How the fraternity of architects treats him, how the unthinking social mass disowns him, how much he suffers are all in character what every pioneer or sage has undergone without exception. What is exceptional is Roark does not react, does not even respond to defend himself. He hardly notices what is being done to him. It was not as if reaction arose in him and he suppressed it. No reaction issues from inside. Even Yudhishthira says that though he does not express his anger, anger does issue from inside. Roark does not react, does not seek any reward for his work and is utterly truthful. All of these are spiritual qualities. The Rishis are known for their curses. How many Rishis can rise to the level of Roark's equality is a question. He who does not react is one who rises above the Mind, as reaction is a characteristic of Mind. Individuality is precious. Non-reacting equality is its hallmark.

Roark as an Example

Roark is an example of the emergence of a True Spiritual Individual

The hippy movement originated in the USA as a revolt against the establishment. It was the distance beginning of the emerging individual. Though they were absorbed by the society later, the spirit of their revolt is still alive.

The 20th Century was called the century of the common man. The 21st Century will be the century of the spiritually free individual. The novel Fountainhead was published in 1947 by a Russian emigrant who became an American citizen. The hero of the novel is Howard Roark, an architect. To him architecture is his life. He speaks of the integrity of the buildings because he sees them as a whole integrated with every aspect of the environment. Though architecture is an insignificant part of life, for a civilization that is physical, architecture and the buildings are a major part.

The hero has all the characteristics of a pioneer and society responds to his pioneering effort as of old. What is new in Howard Roark is his detachment, non-reacting equality, ability not to seek anything, even the woman he is passionately in love with. He never wavers from truth. All these are preeminently features of the spirit. How many rishis [Indian spiritual seekers] will pass the test of equality [i.e. non-reaction to positive or negative] is a valid question. In that sense, Roark exceeds the rishis. The author portrays him as a supreme egotist. He describes himself as a selfish man. He is obviously without the vital, mental ego. He is not aware of the spiritual character of his endowments.

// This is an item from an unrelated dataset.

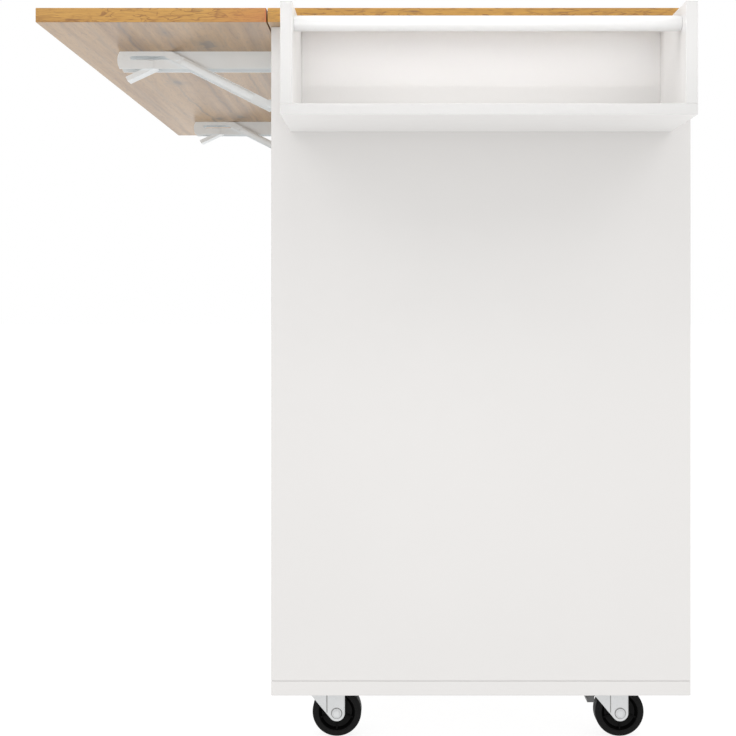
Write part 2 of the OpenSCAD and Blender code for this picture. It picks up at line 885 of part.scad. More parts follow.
module wheel_rack_front() { part(RUBBER) at_caster(-1, true) wheel(); }
module wheel_rack_back() { part(RUBBER) at_caster(-1, false) wheel(); }
module wheel_towel_front() { part(RUBBER) at_caster(1, true) wheel(); }
module wheel_towel_back() { part(RUBBER) at_caster(1, false) wheel(); }

// Brake: a pedal behind the wheel, with a toe below its end and a shoe that bears on the
// tread
brake_boss_r = 3.4;
brake_pin_r = 2;
toe_l = 9.5;
toe_h = 3.3;

module brake() {
    side = fork_x - fork_t - loose;
    // the shoe's tip, a hair off the tread on the line from the axle to the pivot
    lean = atan2(brake_y + trail, brake_up);
    tip = wheel_r + loose + 0.2;
    reach = norm([brake_y + trail, brake_up]) - tip;
    toe = [pedal_l * cos(pedal_tilt), -pedal_l * sin(pedal_tilt)];
    along_x(-side, side) {
        translate([brake_y, brake_z]) {
            circle(r = brake_boss_r);
            rotate(-pedal_tilt) translate([0, -pedal_t / 2]) square([pedal_l, pedal_t]);
            polygon([toe, toe - [0, toe_h], toe - [toe_l, toe_h],
                     toe + [-toe_l, toe_l * tan(pedal_tilt)]]);
            rotate(-lean) translate([-brake_boss_r, -reach]) square([2 * brake_boss_r, reach]);
        }
    }
    rod_x(brake_pin_r, -fork_x + loose, fork_x - loose, brake_y, brake_z);
}

module brake_rack_front() { part(BRAKE) at_caster(-1, true) brake(); }
module brake_towel_front() { part(BRAKE) at_caster(1, true) brake(); }

worktop();
side_rack();
side_towel();
bottom_board();
back_panel();
divider();
top_rails();
drawer_rails();
shelves();
shelf_pins();
rack_end_front();
rack_end_back();
rack_shelf();
rack_bar();
towel_end_front();
towel_end_back();
towel_bar();
wall_channel_near();
wall_channel_far();
leaf();
arm_near();
arm_far();
brace_near();
brace_far();
slot_pin_near();
slot_pin_far();
lever_near();
lever_far();
runners_fixed();
door_hinges_fixed();
drawer_left_front();
drawer_left_box();
drawer_left_knob();
drawer_left_runners();
drawer_right_front();
drawer_right_box();
drawer_right_knob();
drawer_right_runners();
door_left();
door_left_hinges();
door_left_knob();
door_right();
door_right_hinges();
door_right_knob();
caster_plates();
fork_rack_front();
fork_rack_back();
fork_towel_front();
fork_towel_back();
wheel_rack_front();
wheel_rack_back();
wheel_towel_front();
wheel_towel_back();
brake_rack_front();
brake_towel_front();
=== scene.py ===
import json
import math

import bmesh
import bpy
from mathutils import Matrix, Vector


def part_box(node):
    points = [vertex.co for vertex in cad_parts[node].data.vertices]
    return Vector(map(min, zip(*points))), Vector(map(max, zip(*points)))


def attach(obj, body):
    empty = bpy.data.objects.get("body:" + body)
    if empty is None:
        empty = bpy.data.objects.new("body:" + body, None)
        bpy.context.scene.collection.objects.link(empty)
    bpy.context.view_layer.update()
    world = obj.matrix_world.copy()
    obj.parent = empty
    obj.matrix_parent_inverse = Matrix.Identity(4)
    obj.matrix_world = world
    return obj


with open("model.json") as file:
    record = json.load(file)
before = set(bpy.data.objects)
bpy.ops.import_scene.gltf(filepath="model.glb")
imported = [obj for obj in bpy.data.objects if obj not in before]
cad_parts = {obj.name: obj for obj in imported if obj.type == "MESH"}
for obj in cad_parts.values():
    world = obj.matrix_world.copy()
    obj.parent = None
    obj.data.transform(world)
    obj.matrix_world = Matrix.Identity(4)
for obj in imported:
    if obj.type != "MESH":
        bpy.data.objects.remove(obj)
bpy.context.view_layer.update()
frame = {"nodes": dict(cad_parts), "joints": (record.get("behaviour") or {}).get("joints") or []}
NODES = frame["nodes"]
MM = 0.001

# ---------------------------------------------------------------- places of the frame, in mm

# where each turning joint stands
PIVOT = {joint["name"]: Vector(joint["pos_m"]) / MM
         for joint in frame["joints"] if "pos_m" in joint}


def box(node):
    """The lowest and the highest corner of a CAD node."""
    low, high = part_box(node)
    return low / MM, high / MM


def middle(node):
    low, high = box(node)
    return (low + high) / 2


BRACKETS = ("near", "far")
CORNERS = ("rack_front", "rack_back", "towel_front", "towel_back")
BRAKED = ("rack_front", "towel_front")
BACKWARD, DOWN = Vector((0, 1, 0)), Vector((0, 0, -1))
SIDES = (Vector((-1, 0, 0)), Vector((1, 0, 0)))

CABINET_MIDDLE = (box("side_rack")[0].x + box("side_towel")[1].x) / 2
CASTER_OFF_MIDDLE = (PIVOT["swivel_towel_front"].x - PIVOT["swivel_rack_front"].x) / 2
LEAF_EDGE, LEAF_UNDER = box("leaf")[0].yz
# the inner faces of the side panels, with the way that they look
SIDE_FACES = ((box("side_rack")[1].x, SIDES[1]), (box("side_towel")[0].x, SIDES[0]))

# ---------------------------------------------------------------- materials


def grey(value):
    return (value, value, value)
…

If such a character is produced in a novel written in 1947, though it is written by a Russian emigrant, it means in the collective USA as well as the world, there must be a readiness to produce many more of his type

A True Individual

Howard Roark is a True Individual and Personality

Howard Roark expresses his true individuality by thinking for himself and not being swayed by the herd. We can say that such a person is in contact with his inner Personality and True Self, as opposed to others who rely on the social imperative. When that inner force is weak though true, relative to the world around him, society tends to crush him and his ideals. If it is strong, as it was in the case of Roark or a Churchill or a Gorbachav, it can change the course of the world around them.

How many of us think for ourselves, instead of being determined by the herd around us, the social view, the collective views expressed by media and popular culture? How many of us seek to know the true truth, the many sided truth, instead of the part and convenient truth that the world presents to us on the surface or that we are attached to within ourselves.

The true Individual in that sense is spiritual because he seeks identity with the full object of knowledge which the limited normal mind of man cannot perceive. Limited, normal mind perceives an exclusive truth, whereas the logical and better, still illumined and intuitive mind are powers of spiritualized mentality that seek the inherent truth in the object of inquiry. There is knowledge by identity with the object. There is no separation between the knower, the knowing, and the known. The influence of the social herd clouds that identity, as does the normally divided mind of man. Only when we seek the deeper consciousness within, do we move to the wider truth by identity.

Ayn Rand

The author was anti-Communistic. Rand's view is that creative self-vision is greater than self-sacrifice. The story powerfully expresses the notion that the idea in the minds of true individuals alone has moved the world. One man's idea has enabled all progress in the world. Rand was an atheist, though it was probably a reaction to religion than to spirituality, where one can find the True Self, Individual, Personality. Perhaps she was not exposed in her life to the latter.

In a 50th anniversary essay, written around a decade ago, a writer said Rand would be against today's pious conservative politicians in the US preaching self-righteous morality and religion on one hand, and the ivory tower intellectuals who in the US teach multi-centralism to point out the victimhood of other cultures at the hands of Western oppressors (read colonialism) on the other. In the latter, people also turn to multi-culturalism because there are truths in other cultures that are not mere truths of victimization. E.g. In Indian culture there is The Gita that knows great truths (including that of True Self, ironically!) found nowhere in western culture. Perhaps people in science are attracted to the rationality of Rand.

We are overwhelmed by the propaganda of consumerism. We do not think for ourselves. Rand says we must think for ourselves in the extreme to get away from the collective view of the herd. In Roark's non-initiating, reacting character we see the true basis that will prevent the outer from ever determining our lives. Perhaps that is Rand's greatest contribution; that the inner ultimately should, and does determine.